Grass sickness, alternatively termed equine dysautonomia, is a rare but predominantly fatal illness in horses. Grass sickness may affect all types of horse, pony and donkey, and has affected some well known horses including the thoroughbred stallions Dubai Millennium, Moorestyle and Mister Baileys.

==Clinical signs==
Grass sickness is a polyneuropathy affecting the central, peripheral and enteric nervous systems. The majority of visible clinical signs are related to paralysis within the digestive tract although nerve damage occurs throughout the body. There are three forms of grass sickness:
- acute grass sickness (AGS) - horses display signs of colic and require euthanasia or die within 48 hours
- subacute grass sickness (SAGS) - horses display clinical signs similar to AGS but with less severity and may survive up to 7 days
- chronic grass sickness (CGS) - horses present with severe and rapid weight loss and a selected portion of these cases may survive.

Clinical signs common to all subsets include: depression, anorexia, colic (moderate with AGS/SAGS and mild with CGS), paralysis of the intestines, excess salivation, constipation, nasogastric fluid secretion, patchy sweating, muscle tremors and eyelid drooping.

==Cause==
The cause remains unknown, but the toxin produced from the bacterium Clostridium botulinum type C may be involved.

Clostridium botulinum is a soil-borne bacterium, which may be better known for producing clinical signs of botulism. It may cause grass sickness when the spores of C. botulinum type C are ingested and produce their toxin locally within the intestine.

It is also linked to pasture mycotoxicosis, which comprises a very large and diverse population of fungi.

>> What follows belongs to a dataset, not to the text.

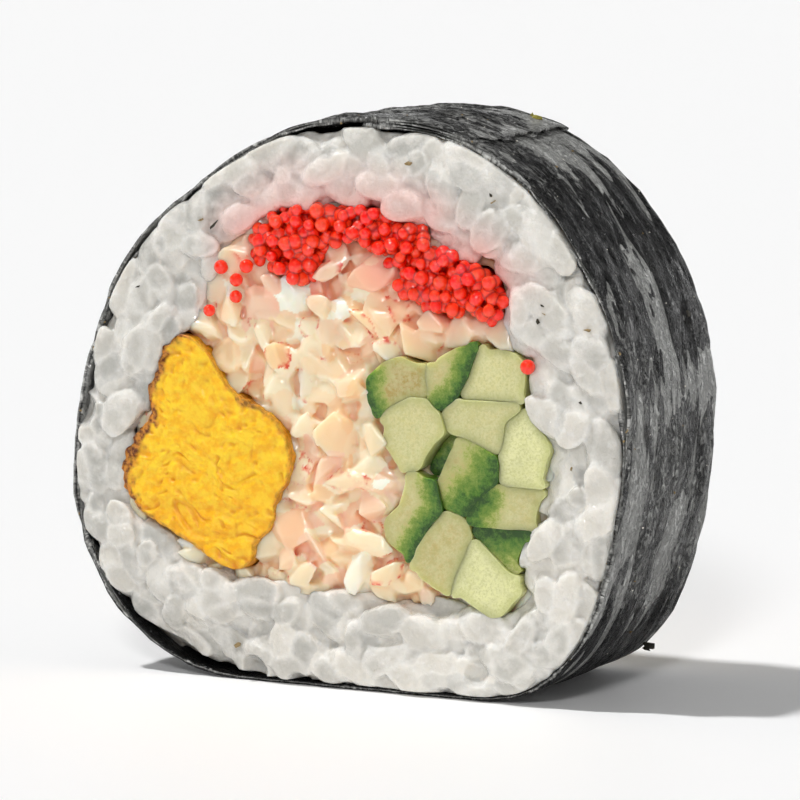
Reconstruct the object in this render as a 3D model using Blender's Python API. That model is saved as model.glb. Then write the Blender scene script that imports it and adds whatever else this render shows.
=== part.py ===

The Dick Vet research finally isolated a neurotoxic enzyme similar to the snake venom and discovered it as the probable cause of the sickness.

===Risk factors===
The main risk factor for grass sickness, as the name may suggest, is grass. The disease is almost always seen in grazing animals, although there are isolated reports of the condition occurring in stabled horses. Grass sickness is most frequently seen in young horses aged between two and seven, and is particularly prevalent during April, May and June, and later in the autumn, after a spurt of grass growth.

==Diagnosis==
Diagnosis of grass sickness in the live animal requires a thorough clinical examination including a rectal examination. Definitive diagnosis can only be made at surgery (where biopsies of the gut are taken) or at post-mortem (where samples from the nerves are taken). However it is commonly misdiagnosed due to a lack of understanding and limited research. Differential diagnoses for grass sickness are varied and include any other cause of colic and weight loss, tying-up, laminitis, botulism, choke and dental problems.

==Treatment==
There is no treatment for grass sickness. A proportion of EGS cases survive following periods of intensive nursing. Overall, the mortality rate of equine grass sickness is over 95%.

==History==
The first cases of grass sickness were recorded in eastern Scotland in 1909.